Asparagus (asparagus officinalis) is a spring vegetable, a flowering perennial and part of the Lily family, similar to its Allium cousins, onions and garlic. Native to most of Europe, it benefits any garden by being one of the earliest vegetables to crop in the Spring!
When planning to grow asparagus, it pays to prepare the bed and the location well, as a poorly prepared asparagus bed will produce a scant harvest! When determining the ideal growing conditions, one only needs to observe nature. Asparagus grows wild and favours slightly salty (coastal) regions - which can difficult when trying to identify suitable companions - although both parsley and rosemary are thought to be good companions - not many plants like this kind of salty soil structure. As well as difficult suitors, these penickity vegetables also cultivate patience, as the vegetable has a three year pre-amble before the grower is able to harvest fully!

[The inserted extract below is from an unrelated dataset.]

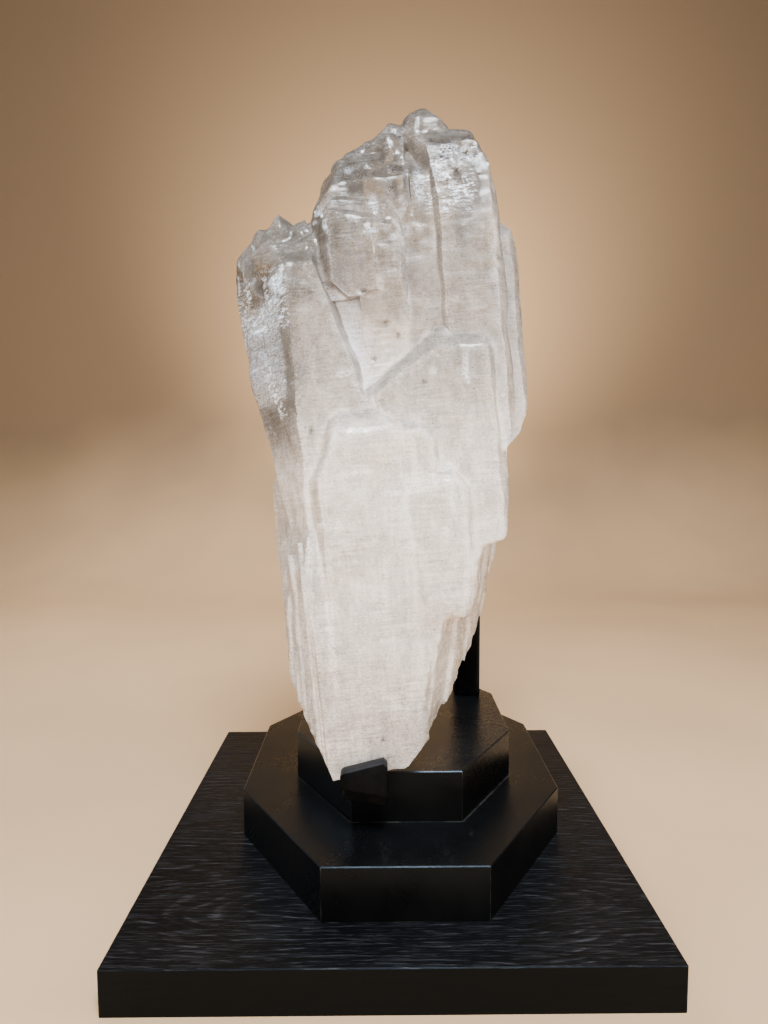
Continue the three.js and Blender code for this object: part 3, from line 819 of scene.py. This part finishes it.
# %% Oak stain, sheen and grooves
STAIN_DEEP = (0.004, 0.004, 0.004, 1)
STAIN_TOP_SHEEN = (0.0105, 0.011, 0.0125, 1)
STREAK_GREY = (0.085, 0.086, 0.096, 1)
WORN_EDGE = (0.16, 0.15, 0.14, 1)
DUST_GREY = (0.12, 0.11, 0.10, 1)

wear = edge_wear(oak, PLINTH, PLINTH_TOP, 0.0009)
dust = oak.mist(oak.place, 900, 1, 0.5).rise(0.70, 0.78)
dust = dust * oak.mist(oak.place, 7, 1, 0.6).rise(0.5, 0.7)
# Painted sheen: the top is painted paler and bluer than the edges, as the light from above would make
# it.
painted_top_sheen = oak.mist(oak.place, 5, 2, 0.5).rise(0.3, 0.7, 0.4, 1.0) * on_top
stain_and_top_sheen = oak.blend(painted_top_sheen, STAIN_DEEP, STAIN_TOP_SHEEN)
stain_and_top_sheen = oak.blend(streaks.held(), stain_and_top_sheen, STREAK_GREY)
stain_and_top_sheen = oak.blend(wear * 0.4 * (0.3 + flecks), stain_and_top_sheen, WORN_EDGE)
stain_and_top_sheen = oak.blend(dust * 0.5 * on_top, stain_and_top_sheen, DUST_GREY)
sheen = 0.40 + flecks * 0.10 - arches * on_top * 0.06 + pores * 0.08
grain_height = 0.0 - pores * on_top + arches * on_top * 0.10 + flecks * 0.2
grooves = oak.bump(grain_height, 0.00030, 0.6)
oak_face = oak.surface({"Base Color": stain_and_top_sheen, "Roughness": sheen, "Normal": grooves,
                        "Specular IOR Level": 0.25, "Specular Tint": BLUE_GLOSS})
dress(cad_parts["plinth_board"], oak.wear(oak_face))
print("oak nodes", len(oak.tree.nodes))

# %% [markdown]
# ## Black lacquer
# The two tiers are lacquered satin black. The lacquer shows faint brush marks, dull smudges and
# scuffs on top, a thin worn line on every edge, and a caulk line where the upper tier stands. Each
# top is painted a little paler and bluer, the upper more, as a painted sheen from the light above.
# Both tiers get the same finish from one function, each with its own outline.

# %% Lacquer finish
LACQUER_DEEP = (0.0045, 0.0045, 0.0046, 1)
LACQUER_DULL = (0.0105, 0.0104, 0.0102, 1)
SCUFF_GREY = (0.10, 0.099, 0.097, 1)
RUBBED_EDGE = (0.17, 0.165, 0.155, 1)
CAULK_GREY = (0.075, 0.072, 0.068, 1)
CAULK_AWAY = 0.0014
# Painted sheen: each top is painted paler and bluer, the upper tier more, as the light from above
# would make it.
LOWER_TOP_SHEEN = (0.0105, 0.0115, 0.0130, 1)
UPPER_TOP_SHEEN = (0.019, 0.022, 0.026, 1)


def lacquer(name, outline, top, painted_top_sheen, next_outline=None):
    """Satin black lacquer for one tier. A tier that carries another gets a caulk line round it."""
    finish = Finish(name)
    z = finish.parts(finish.place)[2]
    on_top = z.rise(top - TOP_STARTS, top - TOP_FULL)
    smudge = finish.mist(finish.place, 9, 3, 0.62).rise(0.38, 0.68)
    fine = finish.mist(finish.place, 130, 2, 0.65).rise(0.35, 0.7)
    brush = finish.mist(finish.stretched(finish.place, (0.05, 1, 1)), 260, 1, 0.5)
    scuff = finish.mist(finish.stretched(finish.place, (1, 0.35, 1)), 36, 3, 0.75)
    scuff = scuff.rise(0.62, 0.70) * smudge * on_top
    specks = finish.mist(finish.place, 700, 1, 0.5).rise(0.70, 0.76) * on_top
    wear = edge_wear(finish, outline, top, 0.0008)
    colour = finish.blend(smudge * 0.6, LACQUER_DEEP, LACQUER_DULL)
    # Painted sheen on the top.
    colour = finish.blend((smudge * 0.5 + 0.5) * on_top, colour, painted_top_sheen)
    colour = finish.blend((scuff * 0.16 + specks * 0.5).held(), colour, SCUFF_GREY)
    colour = finish.blend(wear * 0.4, colour, RUBBED_EDGE)
    rough = 0.26 + smudge * 0.10 + fine * 0.03 + scuff * 0.08
    height = fine * 0.10 + brush * 0.12 + scuff * 0.15
    if next_outline:
        gap, *others = distances(finish, next_outline)
        for distance in others:
            gap = gap.most(distance)
        caulk = (1 - abs(gap - CAULK_AWAY).rise(0.0006, 0.0022)) * on_top
        caulk = caulk * finish.mist(finish.place, 40, 2, 0.7).rise(0.35, 0.6, 0.25, 1.0)
        colour = finish.blend(caulk * 0.6, colour, CAULK_GREY)
        height = height + caulk * 2.5
        rough = rough + caulk * 0.2
    relief = finish.bump(height, 0.0003, 0.25)
    print(name, len(finish.tree.nodes), "nodes")
    return finish.wear(finish.surface({"Base Color": colour, "Roughness": rough, "Normal": relief,
                                       "Specular IOR Level": 0.30, "Specular Tint": BLUE_GLOSS}))


dress(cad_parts["lower_tier"],
      lacquer("black_lacquer_lower", LOWER, LOWER_TOP, LOWER_TOP_SHEEN, UPPER))
dress(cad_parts["upper_tier"],
      lacquer("black_lacquer_upper", UPPER, UPPER_TOP, UPPER_TOP_SHEEN))

# %% [markdown]
# ## The steel post and the toe clip
# Both are bar steel with slightly rounded corners, so each gets its own welded copy with bevelled
# edges, which catch a line of light. A stored number says which way each face looks, for the
# painted sheen on the top of the clip.

# %% Steel pieces
CORNER = 0.0012
FLAT_WITHIN = 2
SHARP_ABOVE = 30
SMOOTH_BELOW = 35


def bevelled(node, name):
    """A copy of a steel solid with its sharp edges rounded."""
    piece = welded_copy(node, name)
    bpy.ops.object.mode_set(mode="EDIT")
    bpy.ops.mesh.select_mode(type="EDGE")
    bpy.ops.mesh.select_all(action="SELECT")
    bpy.ops.mesh.dissolve_limited(angle_limit=math.radians(FLAT_WITHIN))
    bpy.ops.mesh.select_all(action="DESELECT")
    bpy.ops.mesh.edges_select_sharp(sharpness=math.radians(SHARP_ABOVE))
    bpy.ops.mesh.bevel(offset=CORNER, segments=3, profile=0.5, affect="EDGES")
    bpy.ops.object.mode_set(mode="OBJECT")
    bpy.ops.object.shade_smooth_by_angle(angle=math.radians(SMOOTH_BELOW))
    up = piece.data.attributes.new("looks_up", "FLOAT", "POINT")
    up.data.foreach_set("value", column(piece, "normal")[:, 2].astype(np.float32))
    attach(piece, "root")
    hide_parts(node)
    print(name, len(piece.data.polygons), "faces")
    return piece


post = bevelled("rear_post", "steel_post")
clip = bevelled("toe_clip", "steel_clip")

# %% [markdown]
# ## Black steel
# The steel is painted nearly black, with a blotchy, finely pitted coat that is rubbed grey in places.
# Where it looks up it is painted paler and bluer, a painted sheen from the light above. It is dull,
# so only its rounded corners shine.

# %% Steel finish
PAINT_DEEP = (0.003, 0.003, 0.0032, 1)
PAINT_DULL = (0.008, 0.008, 0.0084, 1)
TOP_SHEEN_BLUE = (0.055, 0.058, 0.066, 1)
RUBBED_STEEL = (0.10, 0.10, 0.105, 1)
STEEL_GLOSS = (0.80, 0.90, 1.0, 1)

steel = Finish("black_steel")
looks_up = steel.attribute("looks_up").rise(0.3, 0.8)
blotch = steel.mist(steel.place, 28, 5, 0.65).rise(0.36, 0.66)
pitting = steel.mist(steel.place, 420, 3, 0.6)
rubbed = steel.mist(steel.stretched(steel.place, (1, 1, 0.2)), 90, 4, 0.7).rise(0.58, 0.72)
black = steel.blend(blotch, PAINT_DEEP, PAINT_DULL)
# Painted sheen on the faces that look up.
black = steel.blend(looks_up * (0.35 + blotch * 0.4), black, TOP_SHEEN_BLUE)
black = steel.blend(rubbed * 0.18, black, RUBBED_STEEL)
steel_face = steel.surface({"Base Color": black, "Roughness": 0.42 + blotch * 0.12,
                            "Specular IOR Level": 0.15, "Specular Tint": STEEL_GLOSS,
                            "Normal": steel.bump(pitting + rubbed * 0.4, 0.0003, 0.6)})
steel_black = steel.wear(steel_face)
dress(post, steel_black)
dress(clip, steel_black)
print("steel nodes", len(steel.tree.nodes))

All this said, there's nothing quite like walking out to the garden and cutting fresh asparagus for breakfast!
I finally decided to get my asparagus started last year. Although my own back yard is not anything close to asparagus friendly, I started with both seeds and seedlings, sowing into large pots and containers, which I planned to transplant this season. Hence, sneaking a year forward in that 'three year' growing requirement for new asparagus patches.
The first year saw fairly strong, and rather cute asparagus spears grow and lots of feathery ferns. They were very tempting to harvest, but to promote healthy crowns, it is advisable to not harvest until the third year. So, they were allowed to dieback over the winter. And have appeared again this year, some fairing better than others, but all now in their second year and ready to transplant into a new garden.

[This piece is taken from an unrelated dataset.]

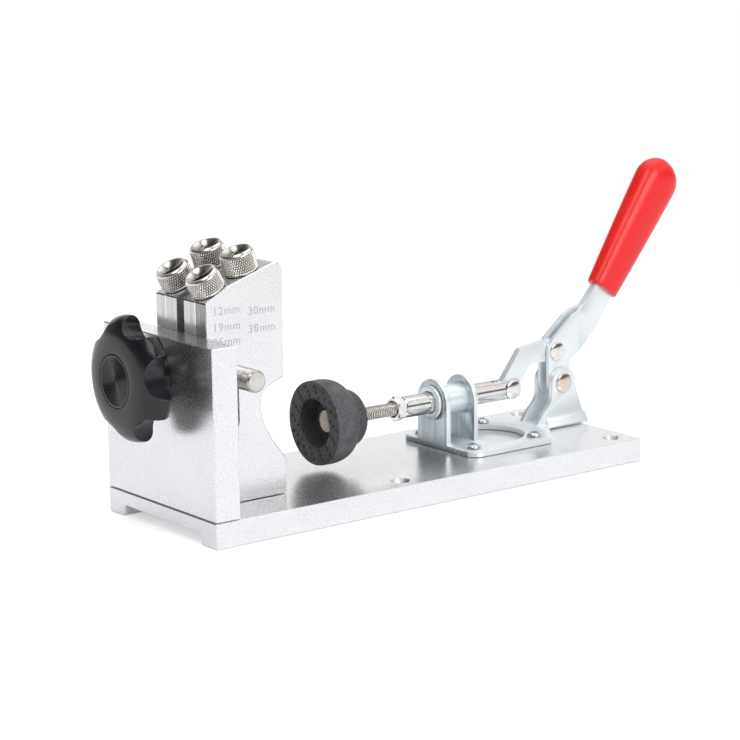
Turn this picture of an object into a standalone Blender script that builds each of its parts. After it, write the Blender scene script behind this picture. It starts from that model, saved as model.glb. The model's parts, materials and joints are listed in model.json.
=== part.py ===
"""Pocket hole jig: a machined guide block that slides up an end plate, and a push-pull toggle clamp."""
import math

import bmesh
import bpy
from mathutils import Matrix, Vector

MM = 0.001

# Gap between pieces that touch, and running gap round pins and slides
SEAT = 0.3 * MM
RUN = 0.3 * MM
EDGE_BREAK = 0.5 * MM

# Base plate: X runs from its left end, Y from its middle, Z from the bench
BASE_LENGTH = 300.0 * MM
BASE_WIDTH = 106.0 * MM
BASE_HEIGHT = 14.0 * MM
PLATE_THICKNESS = 8.0 * MM
RAIL_WIDTH = 14.4 * MM
RAIL_DRAFT = 2.0 * MM
BENCH_HOLE_DIAMETER = 5.5 * MM
BENCH_SINK_DIAMETER = 11.5 * MM
BENCH_HOLE_EDGE = 11.3 * MM
BENCH_HOLE_END = 13.0 * MM
BENCH_HOLE_PITCH = 157.5 * MM

# End plate and the screws that hold it from below
END_THICKNESS = 15.5 * MM
END_HEIGHT = 92.0 * MM
END_SCREW_DIAMETER = 6.0 * MM
END_SCREW_HEAD = 11.0 * MM
END_SCREW_LENGTH = 34.0 * MM
END_SCREW_OFFSET = 25.0 * MM
SCREW_SOCKET_ACROSS = 4.0 * MM
SCREW_SOCKET_DEPTH = 2.0 * MM

# Guide block
GUIDE_WIDTH = 47.8 * MM
GUIDE_DEPTH = 49.5 * MM
GUIDE_BACK_HEIGHT = 110.0 * MM
GUIDE_CORNER = 5.0 * MM
RIDGE_FROM_BACK = 14.2 * MM
LOW_TILT = math.radians(29.0)
HIGH_TILT = math.radians(18.0)
FOOT_HEIGHT = 20.0 * MM
WAIST_HEIGHT = 51.0 * MM
WAIST_DEPTH = 15.5 * MM
LEDGE_HEIGHT = 65.0 * MM
LEDGE_RISE = 3.6 * MM
LEDGE_DEPTH = 9.6 * MM
BACK_SLOT_WIDTH = 7.0 * MM
SCRIBE_WIDTH = 0.9 * MM
SCRIBE_DEPTH = 0.5 * MM
LIFT_TRAVEL = 26.0 * MM

# Drill bushings
BUSHING_BORE = 9.5 * MM
BUSHING_MOUTH = 12.4 * MM
BUSHING_HEAD = 19.0 * MM
BUSHING_BODY = 14.4 * MM
BUSHING_BODY_LENGTH = 19.0 * MM
BUSHING_SPACING = 28.4 * MM
LOW_SEAT = 10.4 * MM
HIGH_SEAT = 16.6 * MM
LOW_HEAD_HEIGHT = 11.0 * MM
HIGH_HEAD_HEIGHT = 12.0 * MM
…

Although asparagus is commonly believed to be difficult to plant and cultivate in a regular suburban kitchen garden, I thought that I would get the ball rolling and start planting this year. The spears (in the first picture above) are first year seedlings - it takes three years before full harvesting can take place. I've been wanting to grow my own ever since tasting the wild asparagus I discovered with a friend while wandering the hills of the Okanagan in British Columbia. Those skinny spears melted in our mouths when we ate them later at her place overlooking Okanagan Lake that evening.
If planning to grow asparagus, start by getting familiar with do's and dont's on the internet: Vegetable Gardening Online
Once ready to start your own, an excellent book that provides everything you need for growing is Grow the Best Asparagus (Storey Country Wisdom Bulletin)

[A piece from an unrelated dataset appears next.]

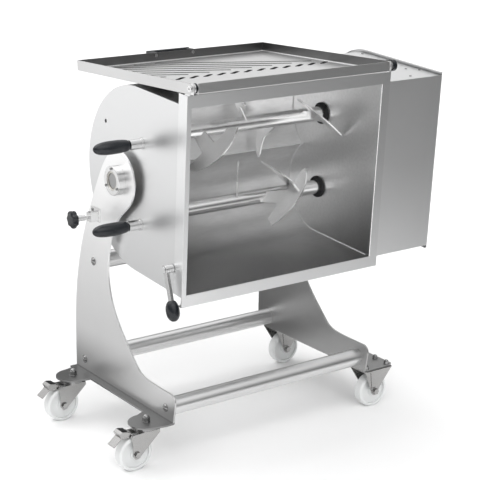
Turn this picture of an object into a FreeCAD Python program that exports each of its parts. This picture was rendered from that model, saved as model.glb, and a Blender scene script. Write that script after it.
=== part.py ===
"""Twin-shaft tilting meat mixer on a caster trolley, one STEP file per named piece.

Units are millimetres.  X runs along the mixing shafts towards the drive housing, -Y is the
side the mouth faces at rest, +Z is up.  Pieces of the bowl are drawn upright in a frame whose
origin is the tilt axis, with the mouth towards -y, and are then tipped by TILT.
"""
import FreeCAD
import Part
import math
import os

# Trolley
PLATE_OUT = 339.0          # half width over the two stand plates
PLATE_T = 5.0
BASE_Z = 125.0             # underside of the caster flanges
PIVOT_Z = 756.0
HEAD_R = 82.0
FOOT_REAR_Y = 280.0
FOOT_FRONT_Y = -262.0
TOE_Y = -274.0
TOE_TOP_Z = 211.0
TOE_R = 22.0
BELLY_Y = 264.0
BELLY_Z = 375.0
SHOULDER_Y = 199.0
SHOULDER_Z = 583.0
NECK_REAR_Y = 117.0
NECK_REAR_Z = 735.0
NECK_FRONT_Y = -3.0
NECK_FRONT_Z = 652.0
WAIST_Y = 70.0
WAIST_Z = 509.0
KNEE_Y = 49.0
KNEE_Z = 376.0
INSTEP_Y = -64.0
INSTEP_Z = 246.0
TUBE_R = 25.0
TUBE_WALL = 2.5
TUBE_LOW_Z = 164.0
TUBE_FRONT_Y = -225.0
TUBE_REAR_Y = 226.0
TUBE_HIGH_Y = 155.0
TUBE_HIGH_Z = 485.0
BOLT_R = 6.0
STRIP_W = 22.0             # narrow part of the bent flange
LOBE_R = 50.0
LOBE_X = PLATE_OUT + 51
PAD_W = 107.0              # wide flange over the fixed casters
CASTER_FRONT_Y = -206.0
CASTER_REAR_Y = 210.0
FIXED_X = PLATE_OUT + 49
FIXED_FRONT_Y = -227.0
FIXED_REAR_Y = 214.0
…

So, even though my current garden is a tiny asparagus unfriendly location, I'm glad I decided to start last year, as now I'm in my second year and will be harvesting like crazy next year!
The plants have taken well in their various containers and planting spaces, I've now moved house and have a bigger garden so I'm carefully transplanting to larger raised beds and into terraced growing spaces at the top of the garden. I've resisted the urge to 'harvest' this year, although some of those tender little shoots have beed especially difficult to ignore! Of the twenty or so plants I put in (a mix of seeds and seedlings) I have had approx 80 percent success rate this year - only a couple have not thrown out little asparagus spears. But, I have rescued the root crowns and planted out, so will wait to see if they make an appearance in year three!